Tuesday, November 20, 2012

More on Prayer and Time

I have been reflecting further, and even praying, about prayer and time.

I still think what I wrote here has some truth, but I am also conscious of a few risks and caveats I would like to discuss.

They are mainly around the focus of our attention, and issues like guilt and worry.

We are not to worry about the past (or the future, come to that) : it is (I think) one of the Devil's favourite strategies to distract us from attending to what we should be doing in the present moment.

So by all means, we may pray about the past; prayers of supplication, as I say, seem right to me, but perhaps we should think more particularly of thanksgiving.  However, I think we should take care not to spend too long focussing on the past: for while there is no doubt that God can do something about it, we cannot (other than pray).

I think it no coincidence that the Pater Noster focuses on today:  Panem nostrum quotidianum da nobis hodie Give us this day our daily bread; and likewise that the Ave Maria asks for Our Lady's prayers nunc et in hora mortis nostrae Now and the hour of our death.

These great prayers seem to me to teach us that it is now that we should be mainly focused on in our prayer (though ever mindful of the hour of our death... which might just be now, of course).

By way of digression (though not really) I remember praying the rosary with my mother when she was dying of cancer.  She was weak, but trying hard to vocalise the prayers.  However her voice faded at the end of each Hail Mary, so it sounded as though she were simply praying: pray for us sinners now...  As it was the hour of her death, that was profoundly moving; and I have every confidence that our Blessed Mother was indeed praying with and for her at that hour.

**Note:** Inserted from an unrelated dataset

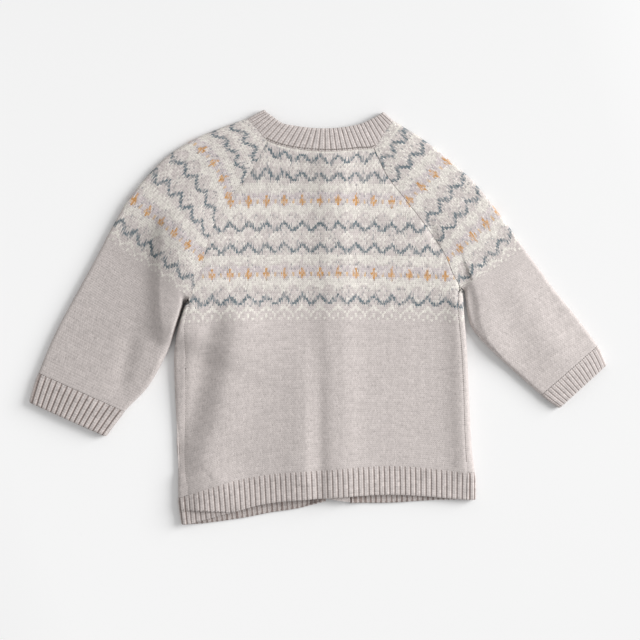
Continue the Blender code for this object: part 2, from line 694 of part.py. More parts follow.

Guilt, of course, is different again.  The purpose of guilt in the moral realm is just like pain in the physical: to let us know that something is wrong.  The correct response is an act of contrition, and sacramental confession.  Once we have confessed and been absolved, we should not indulge any further guilt: to do so is (to say the least) an ungracious response to the love of God the Father, who had His Son hang on a cross precisely to merit forgiveness for us, and continues to pour out His Holy Spirit upon us to sanctify us.  

So if our prayers about the past are prompted by feelings of guilt for confessed sin, perhaps we should strive (and pray for the grace) to transform them into prayers of thanks for the grace of repentance and forgiveness (always assuming we have been to confession: if not, that is the urgent priority!)

So we may, I think, pray for the past (and likewise for the future, though again, worry about it seems to me a distraction) but perhaps our primary focus of attention should be on the present: what is God saying to me here and now - and what is my response?